**Written task:**
Restate the full set of records exactly, word for word.
-- Begin --
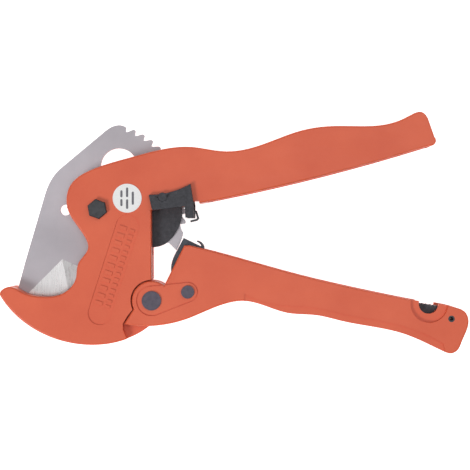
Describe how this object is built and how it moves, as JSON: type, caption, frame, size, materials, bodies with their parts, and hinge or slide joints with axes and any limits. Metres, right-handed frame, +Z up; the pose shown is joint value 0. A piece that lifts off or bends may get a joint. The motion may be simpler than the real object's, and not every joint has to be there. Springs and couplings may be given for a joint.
{
  "type": "ratchet pipe cutter",
  "caption": "Hand ratchet cutter for plastic pipe: hooked jaw, pivoting toothed blade, two channel handles, drive pawl, release lever and lock latch.",
  "frame": {"origin": "middle of the tool's length and width, on the surface that it lies on", "axes": "the tool lies on its side; +X from the jaw to the handle ends, +Y towards the fixed handle, +Z up, along the pivots"},
  "size_m": [0.2145, 0.1106, 0.0232],
  "materials": {
    "orange_paint": "orange powder coat over die-cast aluminium",
    "blade_steel": "ground, satin",
    "black_steel": "black oxide",
    "zinc_steel": "blued zinc",
    "spring_steel": "drawn wire",
    "dark_pawl_steel": "hardened, dark",
    "black_plastic": "matt",
    "white_label": "matt film"
  },
  "bodies": {
    "frame": {"frame_casting": "orange_paint", "blade_pivot_bolt": "black_steel", "blade_pivot_nut": "black_steel", "blade_pivot_washer": "zinc_steel", "blade_bush": "zinc_steel", "lever_rivets": "black_steel", "sector_guard_front": "black_plastic", "sector_guard_rear": "black_plastic", "latch_catch_pin": "zinc_steel", "caution_disc": "white_label", "blade_return_spring": "spring_steel", "handle_return_spring": "spring_steel"},
    "blade": {"blade": "blade_steel"},
    "moving_handle": {"moving_handle_casting": "orange_paint", "handle_pivot_pin": "zinc_steel", "handle_pivot_clip": "zinc_steel", "drive_pawl_pin": "zinc_steel", "drive_pawl_clip": "zinc_steel", "latch_pin": "black_steel", "drive_pawl_spring": "spring_steel"},
    "drive_pawl": {"drive_pawl": "dark_pawl_steel", "pawl_bush": "zinc_steel"},
    "release_lever": {"release_lever": "black_plastic", "retaining_leaf": "black_steel"},
    "lock_latch": {"lock_latch": "black_plastic"}
  },
  "joints": [
    {"name": "blade_pivot", "type": "hinge", "parent": "frame", "child": "blade", "pos_m": [-0.06254, 0.0108, 0.0116], "axis": [0, 0, 1], "range_deg": [-81.6, 0], "deforming": ["blade_return_spring"]},
    {"name": "handle_pivot", "type": "hinge", "parent": "frame", "child": "moving_handle", "pos_m": [-0.03795, -0.03102, 0.0116], "axis": [0, 0, 1], "range_deg": [0, 27], "stiffness_Nm_per_rad": 0.4, "springref_deg": -28.65, "deforming": ["handle_return_spring"]},
    {"name": "drive_pawl_pivot", "type": "hinge", "parent": "moving_handle", "child": "drive_pawl", "pos_m": [-0.02141, -0.02703, 0.0116], "axis": [0, 0, 1], "range_deg": [-41, 0], "deforming": ["drive_pawl_spring"]},
    {"name": "release_lever_pivot", "type": "hinge", "parent": "frame", "child": "release_lever", "pos_m": [-0.03284, 0.0163, 0.0116], "axis": [0, 0, 1], "range_deg": [0, 8], "stiffness_Nm_per_rad": 0.05, "springref_deg": -17.19},
    {"name": "latch_pivot", "type": "hinge", "parent": "moving_handle", "child": "lock_latch", "pos_m": [0.09906, -0.0393, 0.0116], "axis": [0, 0, 1], "range_deg": [-90.5, 0]}
  ],
  "couplings": [
    {"joint": "drive_pawl_pivot", "follows": "handle_pivot", "ratio": -1.45}
  ]
}
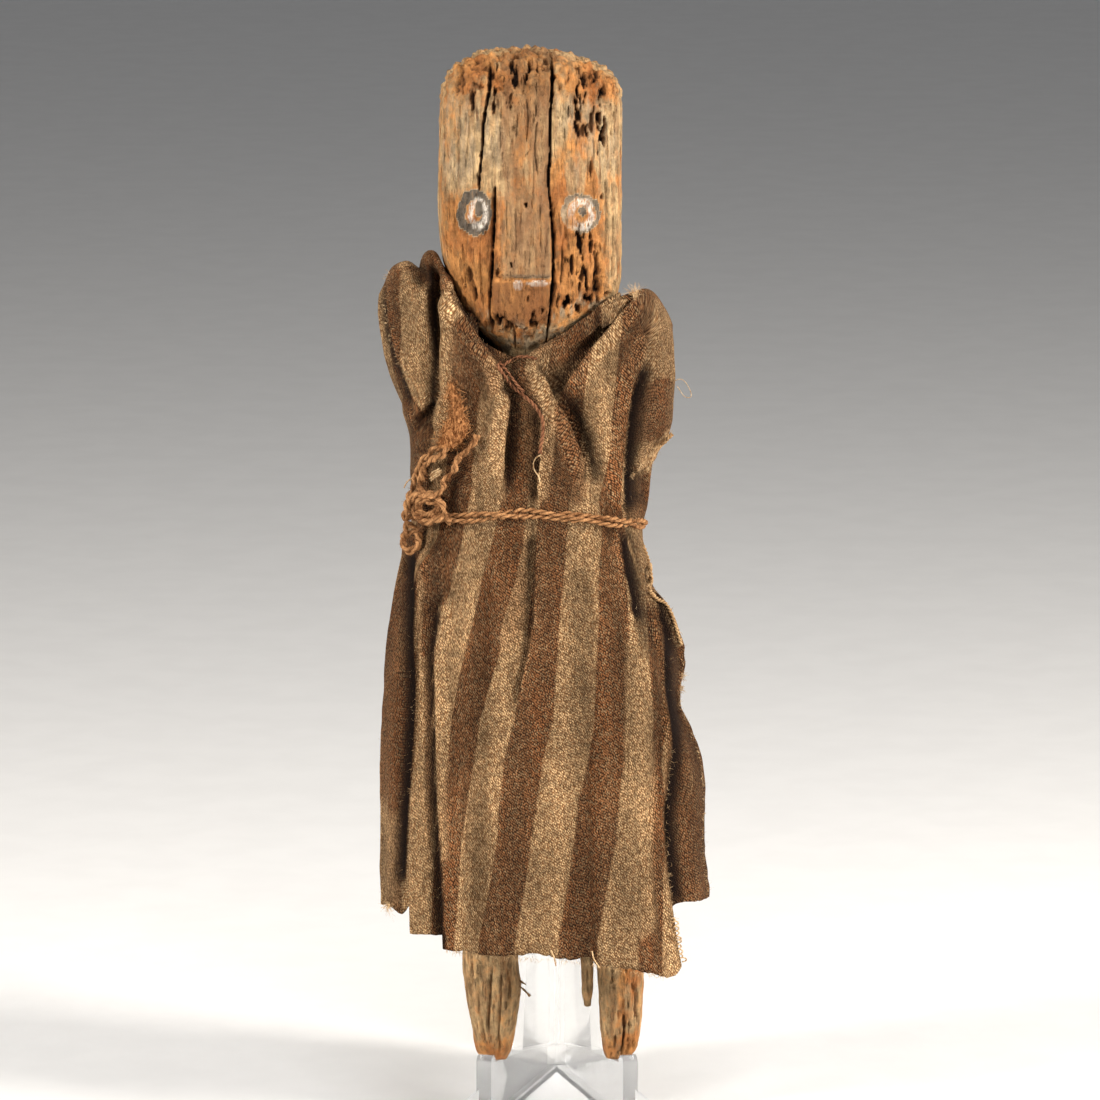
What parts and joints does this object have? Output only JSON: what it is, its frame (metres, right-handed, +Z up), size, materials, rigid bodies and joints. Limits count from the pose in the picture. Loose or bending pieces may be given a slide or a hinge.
-- End --
**Answer below:**
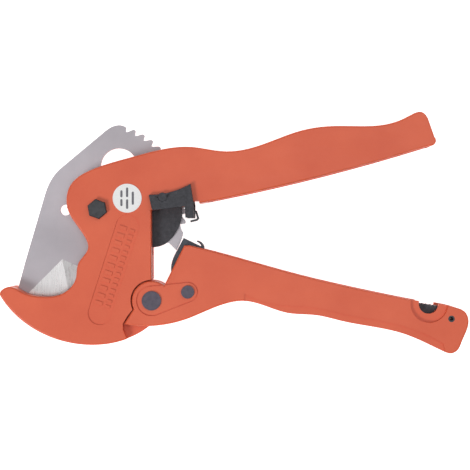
Describe how this object is built and how it moves, as JSON: type, caption, frame, size, materials, bodies with their parts, and hinge or slide joints with axes and any limits. Metres, right-handed frame, +Z up; the pose shown is joint value 0. A piece that lifts off or bends may get a joint. The motion may be simpler than the real object's, and not every joint has to be there. Springs and couplings may be given for a joint.
{
  "type": "ratchet pipe cutter",
  "caption": "Hand ratchet cutter for plastic pipe: hooked jaw, pivoting toothed blade, two channel handles, drive pawl, release lever and lock latch.",
  "frame": {"origin": "middle of the tool's length and width, on the surface that it lies on", "axes": "the tool lies on its side; +X from the jaw to the handle ends, +Y towards the fixed handle, +Z up, along the pivots"},
  "size_m": [0.2145, 0.1106, 0.0232],
  "materials": {
    "orange_paint": "orange powder coat over die-cast aluminium",
    "blade_steel": "ground, satin",
    "black_steel": "black oxide",
    "zinc_steel": "blued zinc",
    "spring_steel": "drawn wire",
    "dark_pawl_steel": "hardened, dark",
    "black_plastic": "matt",
    "white_label": "matt film"
  },
  "bodies": {
    "frame": {"frame_casting": "orange_paint", "blade_pivot_bolt": "black_steel", "blade_pivot_nut": "black_steel", "blade_pivot_washer": "zinc_steel", "blade_bush": "zinc_steel", "lever_rivets": "black_steel", "sector_guard_front": "black_plastic", "sector_guard_rear": "black_plastic", "latch_catch_pin": "zinc_steel", "caution_disc": "white_label", "blade_return_spring": "spring_steel", "handle_return_spring": "spring_steel"},
    "blade": {"blade": "blade_steel"},
    "moving_handle": {"moving_handle_casting": "orange_paint", "handle_pivot_pin": "zinc_steel", "handle_pivot_clip": "zinc_steel", "drive_pawl_pin": "zinc_steel", "drive_pawl_clip": "zinc_steel", "latch_pin": "black_steel", "drive_pawl_spring": "spring_steel"},
    "drive_pawl": {"drive_pawl": "dark_pawl_steel", "pawl_bush": "zinc_steel"},
    "release_lever": {"release_lever": "black_plastic", "retaining_leaf": "black_steel"},
    "lock_latch": {"lock_latch": "black_plastic"}
  },
  "joints": [
    {"name": "blade_pivot", "type": "hinge", "parent": "frame", "child": "blade", "pos_m": [-0.06254, 0.0108, 0.0116], "axis": [0, 0, 1], "range_deg": [-81.6, 0], "deforming": ["blade_return_spring"]},
    {"name": "handle_pivot", "type": "hinge", "parent": "frame", "child": "moving_handle", "pos_m": [-0.03795, -0.03102, 0.0116], "axis": [0, 0, 1], "range_deg": [0, 27], "stiffness_Nm_per_rad": 0.4, "springref_deg": -28.65, "deforming": ["handle_return_spring"]},
    {"name": "drive_pawl_pivot", "type": "hinge", "parent": "moving_handle", "child": "drive_pawl", "pos_m": [-0.02141, -0.02703, 0.0116], "axis": [0, 0, 1], "range_deg": [-41, 0], "deforming": ["drive_pawl_spring"]},
    {"name": "release_lever_pivot", "type": "hinge", "parent": "frame", "child": "release_lever", "pos_m": [-0.03284, 0.0163, 0.0116], "axis": [0, 0, 1], "range_deg": [0, 8], "stiffness_Nm_per_rad": 0.05, "springref_deg": -17.19},
    {"name": "latch_pivot", "type": "hinge", "parent": "moving_handle", "child": "lock_latch", "pos_m": [0.09906, -0.0393, 0.0116], "axis": [0, 0, 1], "range_deg": [-90.5, 0]}
  ],
  "couplings": [
    {"joint": "drive_pawl_pivot", "follows": "handle_pivot", "ratio": -1.45}
  ]
}
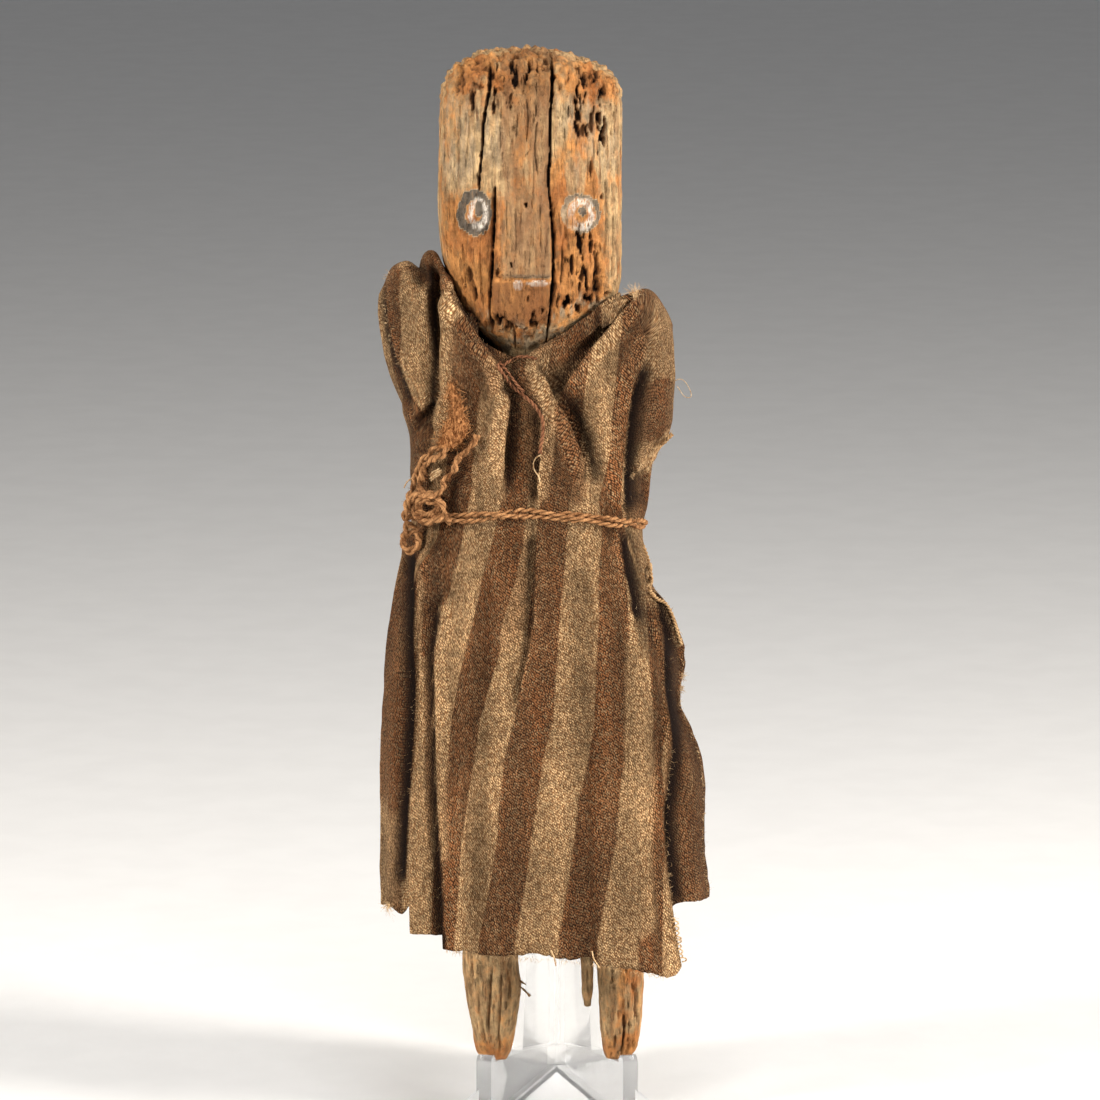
What parts and joints does this object have? Output only JSON: what it is, its frame (metres, right-handed, +Z up), size, materials, rigid bodies and joints. Limits count from the pose in the picture. Loose or bending pieces may be given a slide or a hinge.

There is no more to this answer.